When an RV is a Primary Residence

Every state provides an exemption for a home. This is called a homestead exemption. This means that a debtor can keep a certain amount of equity in a qualified home. If the equity exceeds the allowed amount, in Chapter 7 bankruptcy the trustee can sell the home, pay the debtor for the home, or pay off the mortgage on the home. In Chapter 13, the debtor must pay unsecured, non-priority creditors an amount that is at least equal to nonexempt property.

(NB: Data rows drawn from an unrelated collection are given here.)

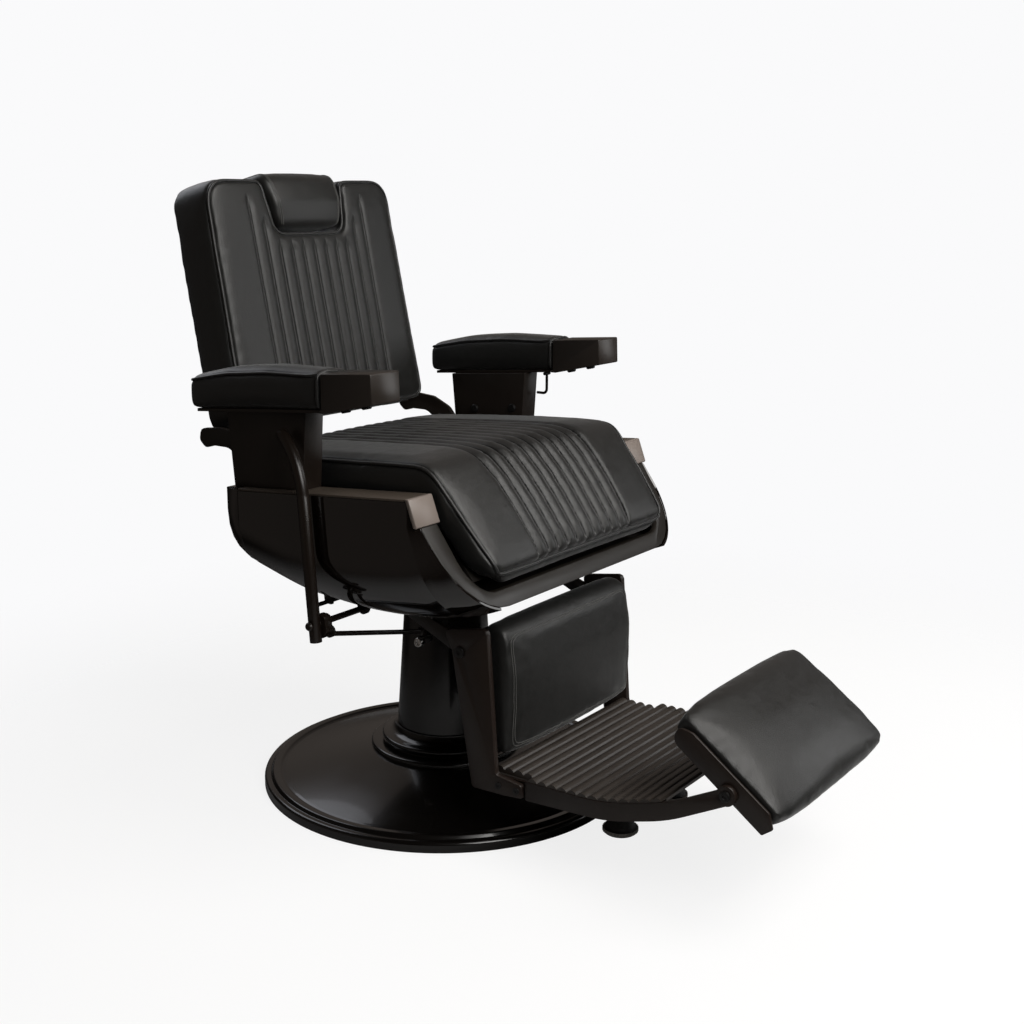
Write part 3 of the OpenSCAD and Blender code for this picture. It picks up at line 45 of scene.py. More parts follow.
# Camera: a long lens at eye height, before the chair and to the lever's side of it. The frame is
# square.
def placed(name, data):
    """A new object of the scene."""
    made = bpy.data.objects.new(name, data)
    scene.collection.objects.link(made)
    return made


eye = (-1.8360, -1.4542, 1.0181)
azimuth, elevation, roll = (math.radians(a) for a in (-54.417, 13.027, 0.423))
frame_px, focal_px = 1024, 1400.02
toward = Vector((math.sin(azimuth) * math.cos(elevation), -math.cos(azimuth) * math.cos(elevation),
                 math.sin(elevation)))
level = (-toward).cross(Vector((0, 0, 1))).normalized()
upward = level.cross(-toward)
camera = placed("camera", bpy.data.cameras.new("camera"))
camera.data.sensor_width = 36
camera.data.angle = 2 * math.atan(frame_px / 2 / focal_px)
camera.data.clip_end = 60
camera.matrix_world = Matrix.Translation(eye) @ Matrix((
    math.cos(roll) * level + math.sin(roll) * upward,
    math.cos(roll) * upward - math.sin(roll) * level,
    toward)).transposed().to_4x4()
scene.camera = camera


# Studio: a pale paper floor and four large soft lamps: one above, one before the chair, and weak
# ones on the left arm's side and behind. The rest of the room is dark.
def colour(code):
    """Linear values of an sRGB hex colour."""
    parts = (int(code[i:i + 2], 16) / 255 for i in (1, 3, 5))
    return [p / 12.92 if p <= 0.04045 else ((p + 0.055) / 1.055) ** 2.4 for p in parts] + [1.0]


def add(tree, kind, inputs=(), **settings):
    """One shader node. inputs gives each socket a value, or (node, output) as a link."""
    made = tree.nodes.new("ShaderNode" + kind)
    for name, value in settings.items():
        setattr(made, name, value)
    for name, value in dict(inputs).items():
        if isinstance(value, tuple) and isinstance(value[0], bpy.types.Node):
            tree.links.new(value[0].outputs[value[1]], made.inputs[name])
        else:
            made.inputs[name].default_value = value
    return made


seat_middle = Vector((0, -0.1, 0.6))


def soft_lamp(name, place, side, watts, tint):
    """A square lamp with the given side in metres, turned to the seat."""
    lamp = placed(name, bpy.data.lights.new(name, "AREA"))
    lamp.data.shape = "RECTANGLE"
    lamp.data.size = lamp.data.size_y = side
    lamp.data.energy = watts
    lamp.data.color = colour(tint)[:3]
    way = Vector(place) - seat_middle
    lamp.matrix_world = Matrix.Translation(place) @ way.to_track_quat("Z", "Y").to_matrix().to_4x4()


soft_lamp("lamp_above", (0.53, -1.68, 2.72), 1.5, 36, "#fffcf8")
soft_lamp("lamp_before", (-0.82, -2.28, 1.96), 1.5, 42, "#fffdfa")
soft_lamp("lamp_left_arm_side", (1.95, -1.9, 1.15), 1.3, 11, "#ffffff")
soft_lamp("lamp_behind", (0.1, 2.06, 2.22), 1.5, 11, "#f2f6ff")

world = bpy.data.worlds.new("studio")
world.use_nodes = True
tree = world.node_tree
tree.nodes.clear()
rays = add(tree, "LightPath")
way = add(tree, "TexCoord")
# two pale walls: a bright one behind the left arm, high up, and a dim one on the lever's side
pale_walls = [((0.6, 0.45, 0.66), 0.2), ((-0.82, 0.57, 0.0), 0.075)]
dark_room = 0.006
light = None
for toward_wall, strength in pale_walls:
    facing = add(tree, "VectorMath", {0: (way, "Generated"), 1: toward_wall}, operation="DOT_PRODUCT")
    wall = add(tree, "MapRange", {"Value": (facing, "Value"), "From Min": 0.6, "From Max": 0.96,
                                  "To Min": dark_room, "To Max": strength}, interpolation_type="SMOOTHSTEP")
    light = add(tree, "Math", {0: (wall, "Result"), 1: (light, 0) if light else 0.0})
room = add(tree, "Background", {"Color": colour("#f6e6da"), "Strength": (light, 0)})
white = add(tree, "Background", {"Color": colour("#fafafb"), "Strength": 1.0})
seen = add(tree, "Math", {0: (rays, "Is Camera Ray"), 1: (rays, "Is Transmission Ray")},
           operation="MAXIMUM")
both = add(tree, "MixShader", {0: (seen, 0), 1: (room, 0), 2: (white, 0)})
add(tree, "OutputWorld", {"Surface": (both, 0)})
scene.world = world
scene.view_settings.view_transform = "Standard"


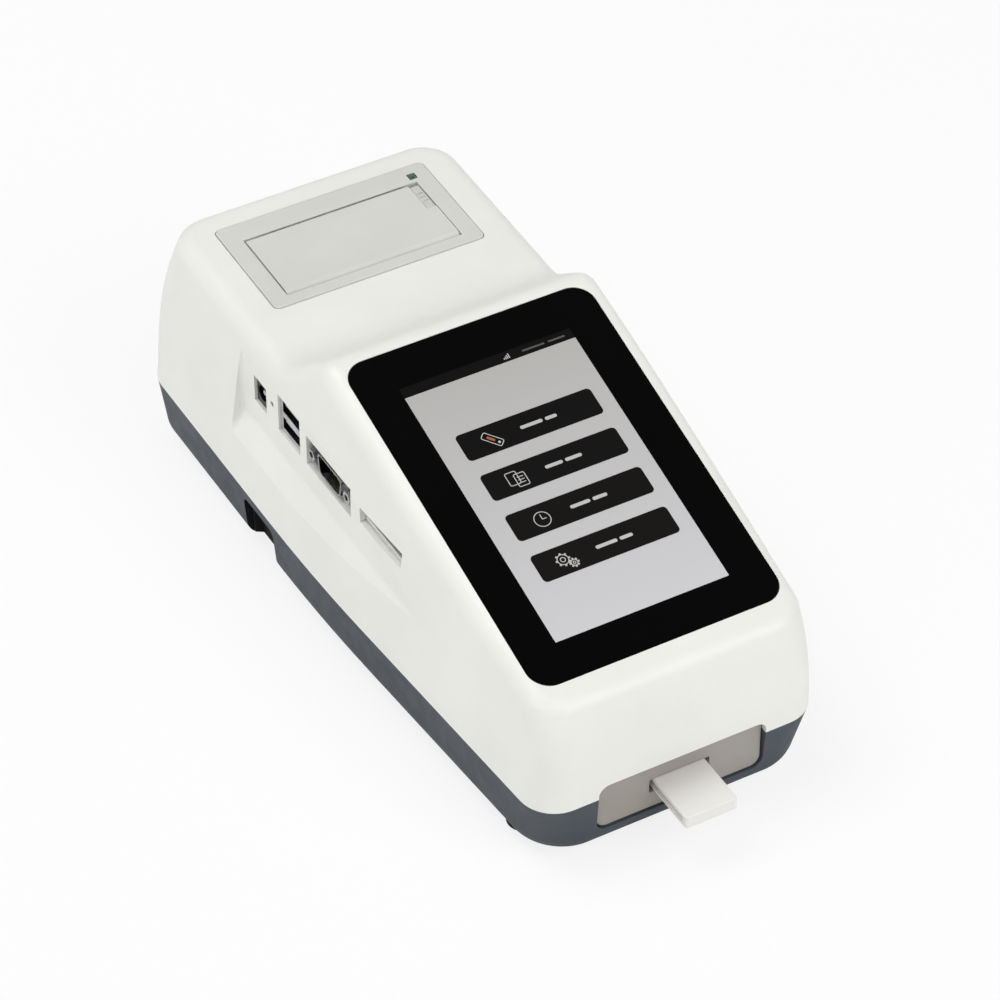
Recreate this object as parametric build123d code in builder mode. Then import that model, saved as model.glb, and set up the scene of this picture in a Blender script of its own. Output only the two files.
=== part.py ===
from build123d import *
from math import acos, cos, pi, radians, sin, tan
import os

os.makedirs("parts", exist_ok=True)

# ---------------------------------------------------------------- driving sizes (mm, degrees)
# Frame: X across, -Y is the front with the slot, +Z up. Origin under the middle of the whole outline.

# casing, measured from the middle of the screen and from the parting line
FRONT_LENGTH = 79.4
REAR_LENGTH = 189.5
REAR_SWELL = 2.2
TAB_PROUD = 18.4
HALF_WIDTH = 62.9
FRONT_TAPER = 0.071
TOP_TAPER = 0.032
TAPER_START = 60.0
SIDE_LEAN = 11.5
CASE_TOP = 84.0
LOWER_HEIGHT = 24.0
LOWER_DRAFT = 5.0
SCREEN_RISE = 62.0
SCREEN_TILT = 15.56
DECK_SLOPE = 1.45
WALL = 2.8
REAR_CORNER = 14.0
FRONT_CORNER = 13.0
BASE_CORNER = 22.0
TAPER_BLEND = 900.0
RIM_RADIUS = 6.5
BASE_RADIUS = 8.0
CREST = 70.7
CREST_RADIUS = 8.0
RAMP_FOOT = 96.8
RAMP_BLEND = 18.0
LIP_HEIGHT = 2.0
LIP_WALL = 1.2
LIP_GAP = 0.45
SEAT_DEPTH = 1.4

# display
GLASS_WIDTH = 93.2
GLASS_LENGTH = 137.1
GLASS_CORNER = 8.0
GLASS_GAP = 0.2
GLASS_SHIFT = 0.5
GLASS_LEDGE = 8.0
LCD_WIDTH = 75.6
LCD_LENGTH = 119.0
LCD_THICK = 4.2
BRACKET_WIDTH = 90.0
BRACKET_LENGTH = 127.0
BRACKET_THICK = 1.2
POST_X = 41.8
POST_S = 59.0
BOARD_POST = 4.0
DRIVER_WIDTH = 68.0
DRIVER_LENGTH = 84.0

# receipt printer under the rear deck
COVER_WIDTH = 82.0
COVER_LENGTH = 47.3
COVER_MIDDLE = 148.35
COVER_PROUD = 0.4
COVER_CORNER = 2.5
COVER_GAP = 0.3
LID_WIDTH = 67.6
LID_LENGTH = 31.7
LID_BACK = 13.25
LID_PROUD = 0.3
LID_THICK = 2.3
LID_GAP = 0.5
PAPER_GAP = 1.0
PAPER_WIDTH = 57.5
HINGE_RADIUS = 2.6
PIN_RADIUS = 1.0
BUCKET_DEPTH = 38.0
BUCKET_WALL = 2.0
PLATEN_RADIUS = 4.5
PLATEN_BACK = 7.5
PLATEN_DROP = 8.0
GEAR_MODULE = 0.5
PLATEN_TEETH = 20
IDLER_TEETH = 24
MOTOR_TEETH = 12
GEAR_FACE = 2.0
IDLER_ANGLE = -110.0
MOTOR_ANGLE = -90.0
HEAD_GAP = 0.3
HEAD_HEIGHT = 11.0
HEAD_ROOM = 3.4
PRINT_MOTOR_RADIUS = 6.0
PRINT_MOTOR_LENGTH = 12.0
LATCH_WIDTH = 3.6
LATCH_LENGTH = 13.4
LATCH_BACK = 12.45
LATCH_HEIGHT = 5.4
LATCH_GAP = 0.2
LAMP_SIZE = 3.0
LAMP_PLACE = (34.2, 17.45)

# cassette tray and its drive
SLOT_WIDTH = 22.8
SLOT_HEIGHT = 5.8
SLOT_RISE = 15.4
TAB_WIDTH = 19.6
TAB_LENGTH = 26.8
TRAY_WIDTH = 22.0
TRAY_THICK = 5.0
CARD_WALL = 3.0
CARD_WIDTH = 20.0
CARD_LENGTH = 70.5
CARD_DEPTH = 3.7
NECK_LENGTH = 10.5
CARRIER_LENGTH = 18.0
TRAVEL_OUT = 80.5
TRAVEL_IN = 17.5
RACK_SPARE = 3.0
RACK_MODULE = 1.0
RACK_PITCH_X = 15.0
DRIVE_TEETH = 16
ROD_RADIUS = 2.0
ROD_X = 16.0
BED_THICK = 2.0
BED_DROP = 2.0
TRAY_MOTOR_RADIUS = 10.0
TRAY_MOTOR_LENGTH = 22.0

# optics over the tray
HEAD_PLACE = 11.0
OPTIC_LENGTH = 34.0
OPTIC_TOP = 48.0
OPTIC_CLEAR = 2.5
LENS_RADIUS = 4.4
CHANNEL_RADIUS = 3.7
SOURCE_RADIUS = 2.5

# front bezel
BEZEL_WIDTH = 62.4
BEZEL_HEIGHT = 20.5
BEZEL_BASE = 8.5
BEZEL_RECESS = 2.1
BEZEL_THICK = 3.2
BEZEL_FLANGE = 1.5
BEZEL_LAP = 3.0
BEZEL_CORNER = 4.0
BEZEL_GAP = 0.4

# ports on the left side: behind the screen's middle, over the parting line, width, height
PORT_INSET = 7.3
POCKET_BACK = 123.5
POCKET_SHOULDER = 26.0
POCKET_FOOT = 13.0
POCKET_BLEND = 5.0
POCKET_CORNER = 1.6
DC_PORT = (109.5, 41.5, 8.2, 10.2)
USB_PORT = (88.2, 43.7, 15.0, 15.0)
SERIAL_PORT = (59.7, 42.5, 30.8, 11.6)
CARD_PORT = (24.0, 42.7, 26.2, 5.4)
CHARGE_LAMP = (100.6, 43.8)
PORT_GAP = 0.4
PORT_SET_BACK = 1.0
CARD_SET_BACK = 2.2
PORT_BOARD_X = 42.0
PORT_POSTS = (40.6, 78.0, 112.0)
PORT_POST_RISE = 31.5

# boards, battery, switch
BOARD_THICK = 1.6
MAIN_BOARD_Z = 34.0
MAIN_BOARD_X = (-38.0, 44.0)
MAIN_BOARD_Y = (24.0, 90.0)
MAIN_POST_INSET = 4.0
BATTERY_RADIUS = 9.4
BATTERY_LENGTH = 68.0
BATTERY_Y = 113.0
SWITCH_X = -26.0
SWITCH_Z = 48.0
SWITCH_WIDTH = 20.0
SWITCH_HEIGHT = 13.6
ROCKER_SWING = 8.0
ROCKER_RISE = 2.6

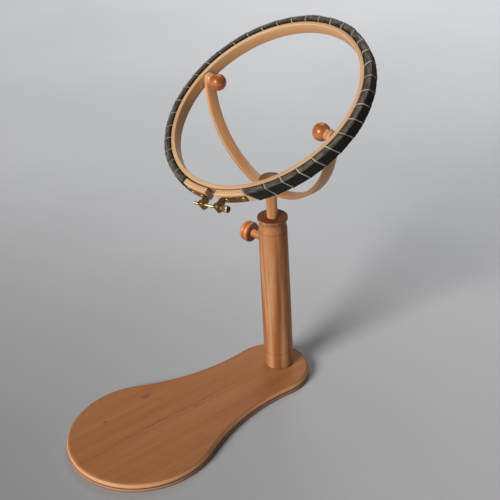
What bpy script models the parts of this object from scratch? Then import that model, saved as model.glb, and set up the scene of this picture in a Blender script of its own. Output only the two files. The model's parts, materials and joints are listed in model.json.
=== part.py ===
"""Embroidery hoop on a turned wooden stand.

A pear-shaped plywood base carries a bored column. A dowel mast slides in the column and is clamped by a
wooden thumb screw. A bent-wood yoke sits on the mast, and the hoop tilts between the yoke's ends on two bolts
with ball knobs. Units are metres, +Z is up, the base's paddle reaches towards -Y and the hoop tilts about X.
The origin is on the column's axis at the underside of the base.
"""

import math

import bmesh
import bpy

MM = 0.001
GAP = 0.3 * MM                      # kept between pieces that touch
PAST = 5.0 * MM                     # how far a cutter runs past the face that it cuts

# Hoop, in its own frame: centred, lying flat, clasp towards -Y
HOOP_HEIGHT = 367.0 * MM            # height of the tilt axis
HOOP_TILT = math.radians(31.0)      # front edge down
RING_H = 15.0 * MM
INNER_R0 = 114.0 * MM
INNER_R1 = 119.2 * MM
BINDING_T = 0.8 * MM
OUTER_R0 = INNER_R1 + BINDING_T + 2.0 * GAP
OUTER_R1 = 127.4 * MM
RING_STEPS = 96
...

Depending on the state, an RV may qualify for a homestead exemption if it is used as a residence. Every state defines a dwelling house differently. Definitions include real or personal property used as a residence, a manufactured home used as a residence, or any property used as a residence. A RV will not necessarily qualify as a residence entitled to a homestead exemption. For example, if a debtor uses an RV to travel and it is not fixed in a permanent physical location, it may not qualify for a homestead exemption.

Using an RV as a Vehicle

An RV that is not used as a residence will not qualify for a homestead exemption. However, it may qualify for another exemption. For example, a motor vehicle exemption -- which usually ranges from $2,500 to $3,000 -- may protect an RV or the debtor may be able to use a “wildcard” exemption. In Chapter 7, if an exemption does not protect the full value of the RV, the debtor can buy it back from the trustee.

Getting Legal Help

Determining what exemptions apply to an RV can be difficult to ascertain, especially if it is used as a primary residence. A bankruptcy attorney can help determine whether state law will allow a debtor to use a homestead exemption or whether another exemption applies.